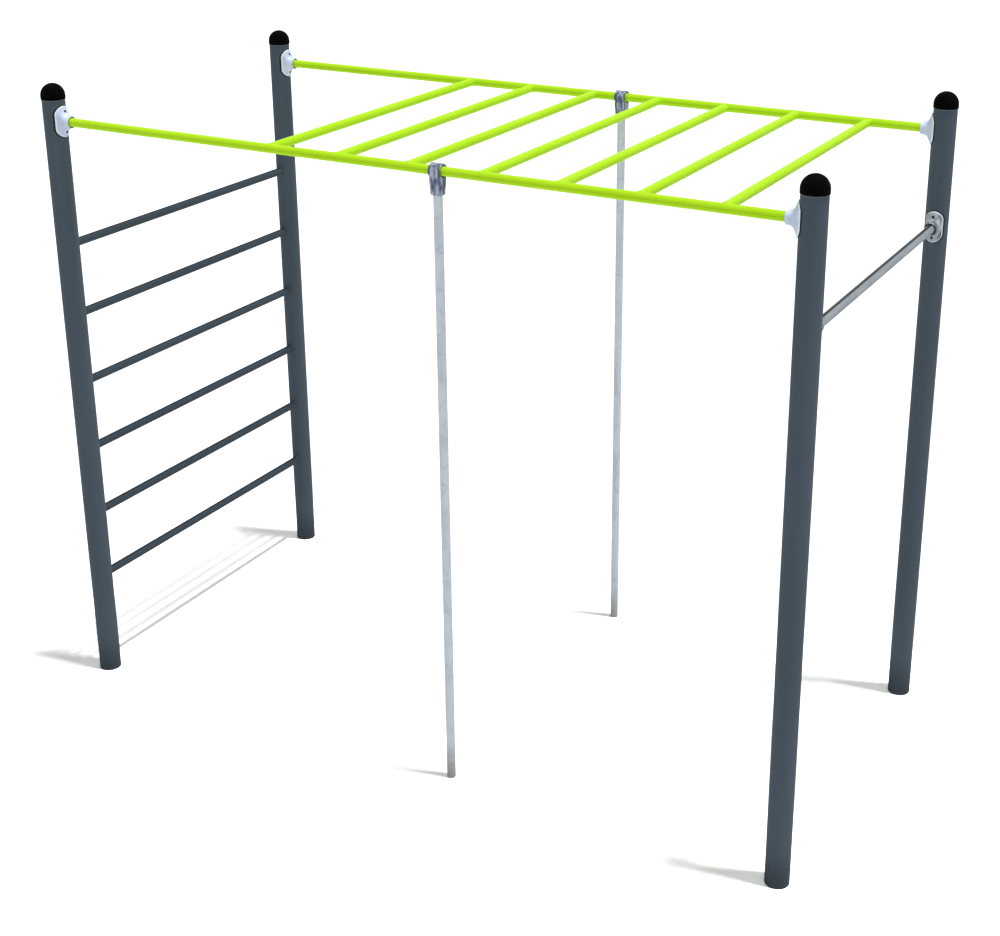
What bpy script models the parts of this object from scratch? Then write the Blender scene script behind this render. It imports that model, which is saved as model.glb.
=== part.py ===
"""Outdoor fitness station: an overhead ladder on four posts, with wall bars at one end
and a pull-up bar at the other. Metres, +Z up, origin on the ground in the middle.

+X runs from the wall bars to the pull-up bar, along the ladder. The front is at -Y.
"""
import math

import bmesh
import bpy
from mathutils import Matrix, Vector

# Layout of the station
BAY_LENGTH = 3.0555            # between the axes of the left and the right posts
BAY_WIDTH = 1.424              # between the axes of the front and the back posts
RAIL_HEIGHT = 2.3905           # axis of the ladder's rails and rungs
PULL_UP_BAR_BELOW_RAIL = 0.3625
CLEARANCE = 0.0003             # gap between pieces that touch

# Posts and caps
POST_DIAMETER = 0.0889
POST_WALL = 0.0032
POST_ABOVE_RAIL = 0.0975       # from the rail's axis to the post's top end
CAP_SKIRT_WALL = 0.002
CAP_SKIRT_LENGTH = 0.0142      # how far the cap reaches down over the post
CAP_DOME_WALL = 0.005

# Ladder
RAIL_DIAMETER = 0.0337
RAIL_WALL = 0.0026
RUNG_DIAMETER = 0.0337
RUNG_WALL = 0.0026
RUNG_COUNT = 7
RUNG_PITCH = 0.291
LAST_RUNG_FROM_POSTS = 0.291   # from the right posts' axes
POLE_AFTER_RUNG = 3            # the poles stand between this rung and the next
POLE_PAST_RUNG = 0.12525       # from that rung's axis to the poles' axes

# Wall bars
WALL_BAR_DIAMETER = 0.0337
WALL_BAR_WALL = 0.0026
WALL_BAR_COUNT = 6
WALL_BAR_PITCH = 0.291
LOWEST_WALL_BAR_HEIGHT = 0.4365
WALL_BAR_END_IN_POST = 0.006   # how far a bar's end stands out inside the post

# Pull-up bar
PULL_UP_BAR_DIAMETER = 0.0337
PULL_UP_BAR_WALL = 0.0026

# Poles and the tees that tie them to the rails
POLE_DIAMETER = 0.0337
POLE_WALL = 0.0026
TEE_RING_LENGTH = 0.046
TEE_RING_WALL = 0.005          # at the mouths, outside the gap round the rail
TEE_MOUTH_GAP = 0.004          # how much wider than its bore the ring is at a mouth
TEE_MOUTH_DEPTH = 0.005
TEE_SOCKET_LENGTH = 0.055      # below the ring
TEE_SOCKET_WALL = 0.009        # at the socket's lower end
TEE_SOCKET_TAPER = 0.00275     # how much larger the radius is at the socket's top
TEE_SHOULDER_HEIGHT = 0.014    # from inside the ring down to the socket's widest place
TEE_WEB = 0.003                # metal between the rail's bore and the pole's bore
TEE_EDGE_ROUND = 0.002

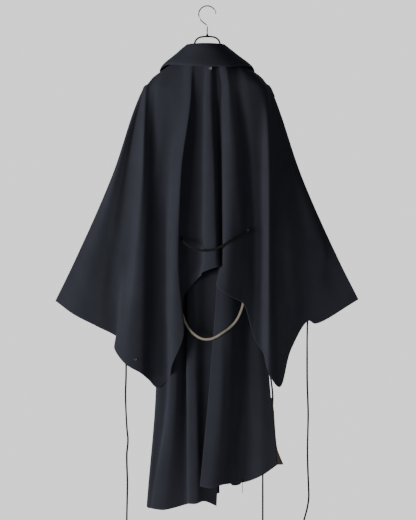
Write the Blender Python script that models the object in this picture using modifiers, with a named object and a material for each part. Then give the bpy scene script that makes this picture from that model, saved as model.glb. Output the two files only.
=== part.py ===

************

** JOB **
From the records above, extract each line exactly as shown.

** RESPONSE TO THE EXERCISE **
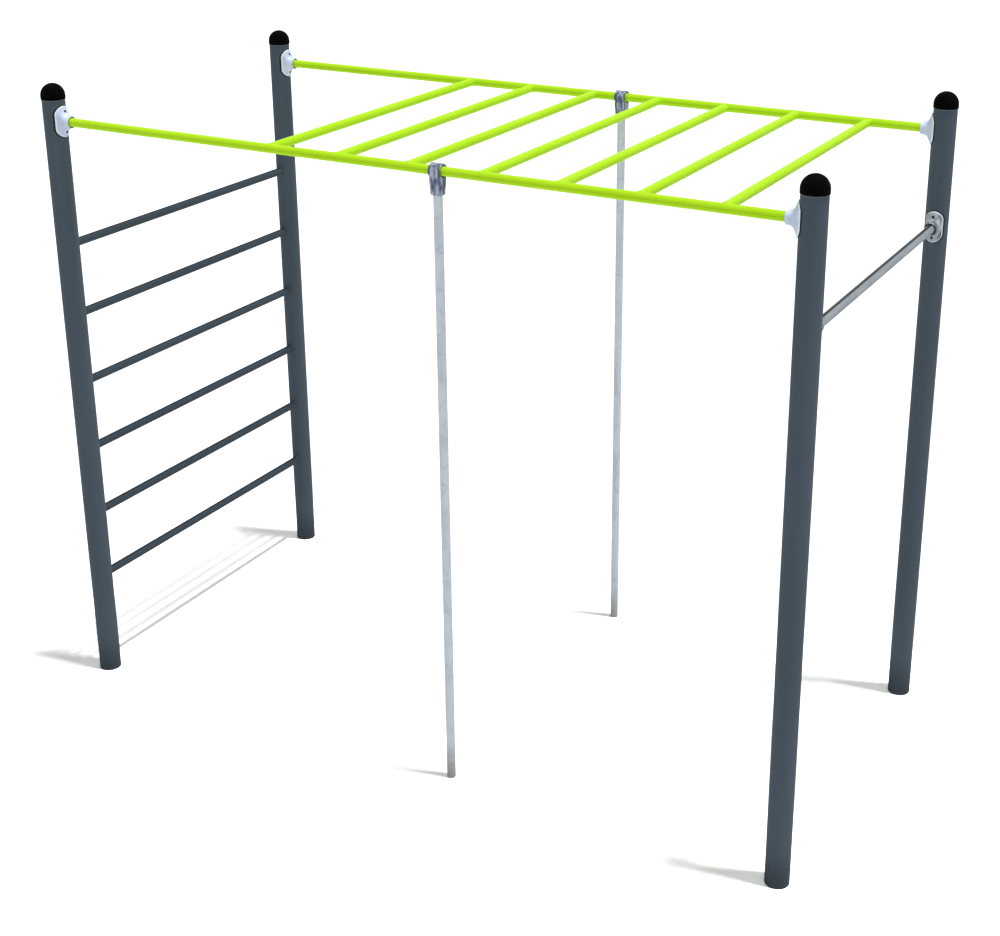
What bpy script models the parts of this object from scratch? Then write the Blender scene script behind this render. It imports that model, which is saved as model.glb.
=== part.py ===
"""Outdoor fitness station: an overhead ladder on four posts, with wall bars at one end
and a pull-up bar at the other. Metres, +Z up, origin on the ground in the middle.

+X runs from the wall bars to the pull-up bar, along the ladder. The front is at -Y.
"""
import math

import bmesh
import bpy
from mathutils import Matrix, Vector

# Layout of the station
BAY_LENGTH = 3.0555            # between the axes of the left and the right posts
BAY_WIDTH = 1.424              # between the axes of the front and the back posts
RAIL_HEIGHT = 2.3905           # axis of the ladder's rails and rungs
PULL_UP_BAR_BELOW_RAIL = 0.3625
CLEARANCE = 0.0003             # gap between pieces that touch

# Posts and caps
POST_DIAMETER = 0.0889
POST_WALL = 0.0032
POST_ABOVE_RAIL = 0.0975       # from the rail's axis to the post's top end
CAP_SKIRT_WALL = 0.002
CAP_SKIRT_LENGTH = 0.0142      # how far the cap reaches down over the post
CAP_DOME_WALL = 0.005

# Ladder
RAIL_DIAMETER = 0.0337
RAIL_WALL = 0.0026
RUNG_DIAMETER = 0.0337
RUNG_WALL = 0.0026
RUNG_COUNT = 7
RUNG_PITCH = 0.291
LAST_RUNG_FROM_POSTS = 0.291   # from the right posts' axes
POLE_AFTER_RUNG = 3            # the poles stand between this rung and the next
POLE_PAST_RUNG = 0.12525       # from that rung's axis to the poles' axes

# Wall bars
WALL_BAR_DIAMETER = 0.0337
WALL_BAR_WALL = 0.0026
WALL_BAR_COUNT = 6
WALL_BAR_PITCH = 0.291
LOWEST_WALL_BAR_HEIGHT = 0.4365
WALL_BAR_END_IN_POST = 0.006   # how far a bar's end stands out inside the post

# Pull-up bar
PULL_UP_BAR_DIAMETER = 0.0337
PULL_UP_BAR_WALL = 0.0026

# Poles and the tees that tie them to the rails
POLE_DIAMETER = 0.0337
POLE_WALL = 0.0026
TEE_RING_LENGTH = 0.046
TEE_RING_WALL = 0.005          # at the mouths, outside the gap round the rail
TEE_MOUTH_GAP = 0.004          # how much wider than its bore the ring is at a mouth
TEE_MOUTH_DEPTH = 0.005
TEE_SOCKET_LENGTH = 0.055      # below the ring
TEE_SOCKET_WALL = 0.009        # at the socket's lower end
TEE_SOCKET_TAPER = 0.00275     # how much larger the radius is at the socket's top
TEE_SHOULDER_HEIGHT = 0.014    # from inside the ring down to the socket's widest place
TEE_WEB = 0.003                # metal between the rail's bore and the pole's bore
TEE_EDGE_ROUND = 0.002

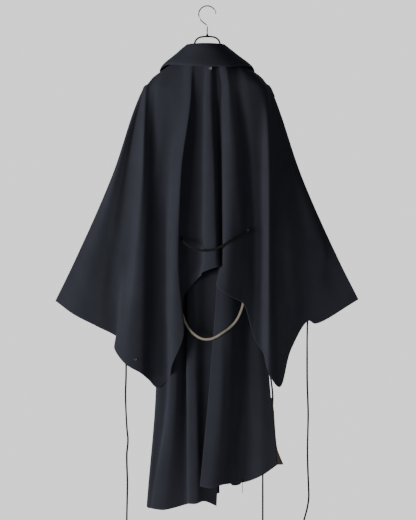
Write the Blender Python script that models the object in this picture using modifiers, with a named object and a material for each part. Then give the bpy scene script that makes this picture from that model, saved as model.glb. Output the two files only.
=== part.py ===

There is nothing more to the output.